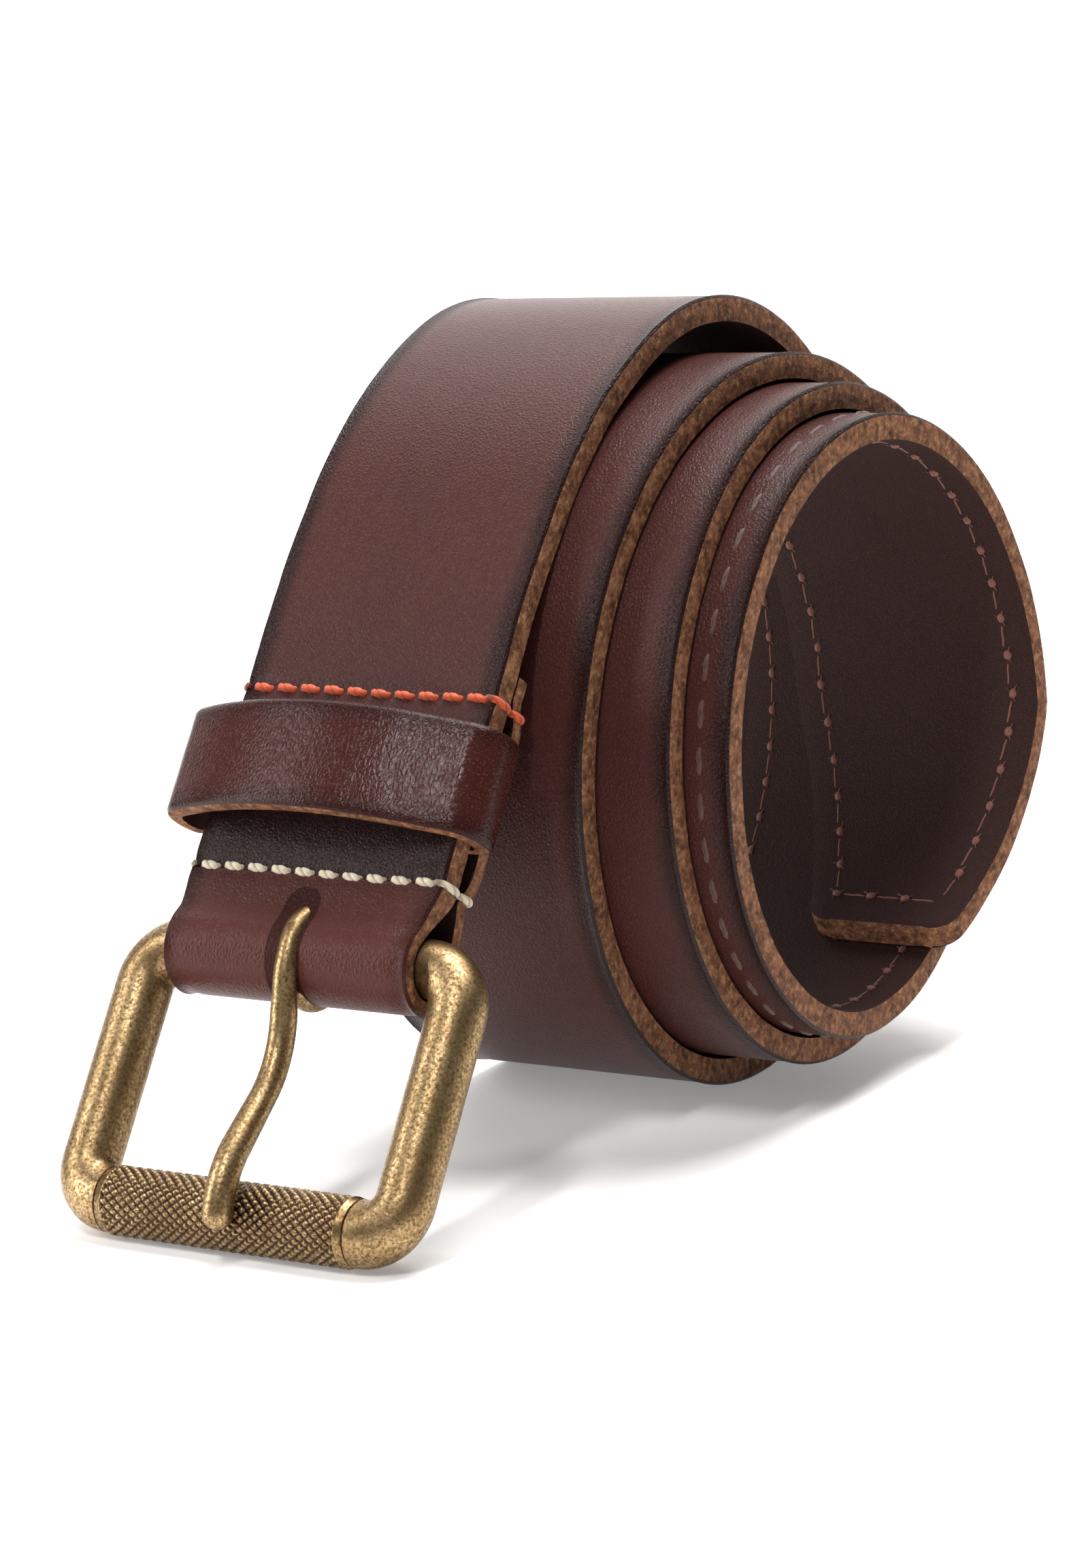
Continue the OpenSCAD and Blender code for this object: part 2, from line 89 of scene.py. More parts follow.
class BELT_PG_leather(bpy.types.PropertyGroup):
    grain: colour("Grain", "#452522", "Colour of the waxed outer face")
    # grain_dark_and_shade also colours painted shade: the slot wall and the keeper's shadow on the strap
    grain_dark_and_shade: colour("Grain, dark", "#180d0d", "Colour in the pores and along the burnished margins")
    keeper: colour("Keeper", "#381b19", "Colour of the keeper's outer face")
    speckle: colour("Speckle", "#7d3f33", "Colour of the fine reddish specks")
    cut: colour("Cut edge", "#83563e", "Colour of the raw cut edges")
    fibre: colour("Fibre", "#b98d60", "Colour of the pale fibres in the cut edges")
    flesh: colour("Flesh side", "#2c1b18", "Colour of the inner face")
    pebble: bpy.props.FloatProperty(
        name="Pebble", description="Size of one pebble of the grain", default=0.6 * MM, subtype="DISTANCE",
        unit="LENGTH")
    wave: bpy.props.FloatProperty(
        name="Edge wave", description="How far the cut edges wander", default=0.15 * MM, subtype="DISTANCE",
        unit="LENGTH")


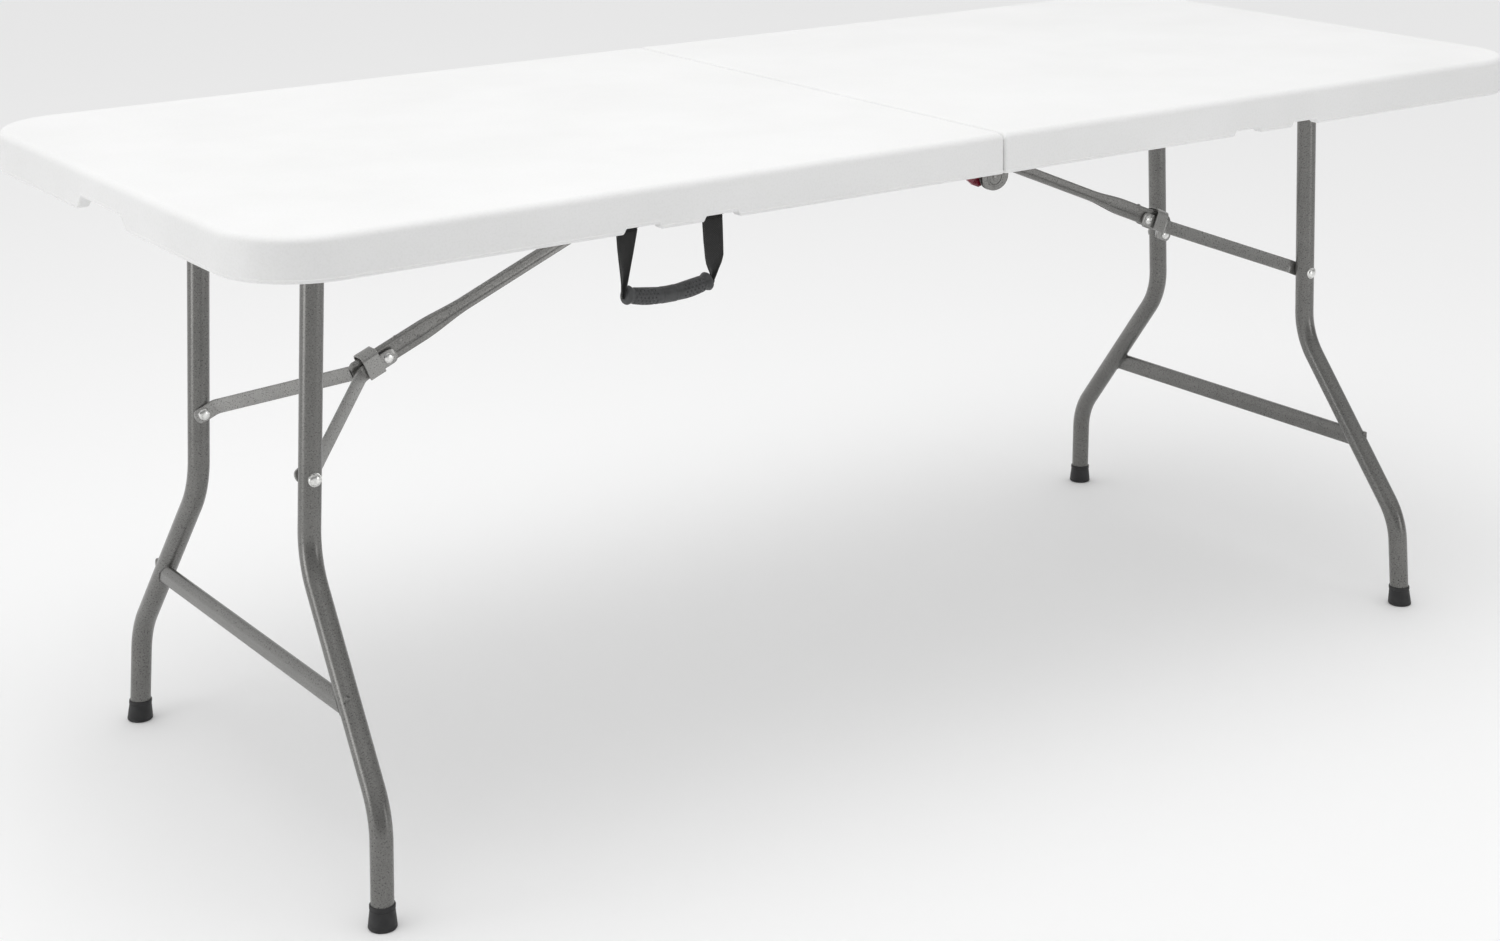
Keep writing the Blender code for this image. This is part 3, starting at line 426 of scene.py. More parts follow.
def white_plastic():
    """Blow-moulded polyethylene: a fine pebble grain and a faint unevenness."""
    made = Finish("white_moulded_plastic", "top_plastic", (0.86, 0.86, 0.855), 0.42)
    base = made.ramp(made.noise(7.0, 2.0), (0.25, (0.845, 0.846, 0.842)), (0.75, (0.885, 0.886, 0.884)))
    specks = made.ramp(made.noise(420.0, 2.0), (0.30, (0.965, 0.965, 0.962)), (0.55, 1.0))
    made.colour(made.mix(1.0, base, specks, "MULTIPLY"))
    made.rough(made.noise(60.0), 0.36, 0.52)
    made.bump(made.cells(620.0), 0.10, 0.0002)
    made.bump(made.noise(26.0, 2.0), 0.05, 0.0010)
    made.set(Subsurface_Weight=0.05, Subsurface_Radius=(0.004, 0.004, 0.0035), Specular_IOR_Level=0.45)
    return made


def hammered_steel(name, grain, dark, light, sparkle):
    """Grey hammered powder coat: faintly mottled and semi-gloss, with fine bright flecks."""
    made = Finish(name, "frame_steel", light, 0.34, 0.55)
    mottle = made.noise(grain, 3.0, 0.6)
    base = made.ramp(mottle, (0.32, dark), (0.68, light))
    drift = made.ramp(made.noise(30.0, 2.0), (0.3, 0.90), (0.7, 1.0))
    base = made.mix(1.0, base, drift, "MULTIPLY")
    flecks = made.ramp(made.cells(grain * 1.6), (0.08, 1.0), (0.20, 0.0))
    gate = made.ramp(made.noise(grain * 0.7, 1.0), (0.50, 0.0), (0.60, 0.8))
    made.colour(made.mix(made.mix(1.0, flecks, gate, "MULTIPLY"), base, sparkle))
    made.rough(mottle, 0.22, 0.36)
    made.bump(mottle, 0.08, 0.0002)
    made.bump(made.noise(130.0, 2.0), 0.08, 0.0006)
    made.set(Coat_Weight=0.15, Coat_Roughness=0.22)
    return made


def bright_steel():
    made = Finish("zinc_bright_steel", "bright_steel", (0.72, 0.72, 0.70), 0.25, 1.0)
    cloud = made.noise(260.0, 4.0)
    made.colour(made.ramp(cloud, (0.30, (0.56, 0.56, 0.55)), (0.62, (0.86, 0.86, 0.84))))
    made.rough(cloud, 0.16, 0.38)
    made.bump(made.noise(900.0, 2.0), 0.08, 0.0001)
    return made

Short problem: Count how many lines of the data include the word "follow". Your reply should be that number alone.

Solution to the exercise: 2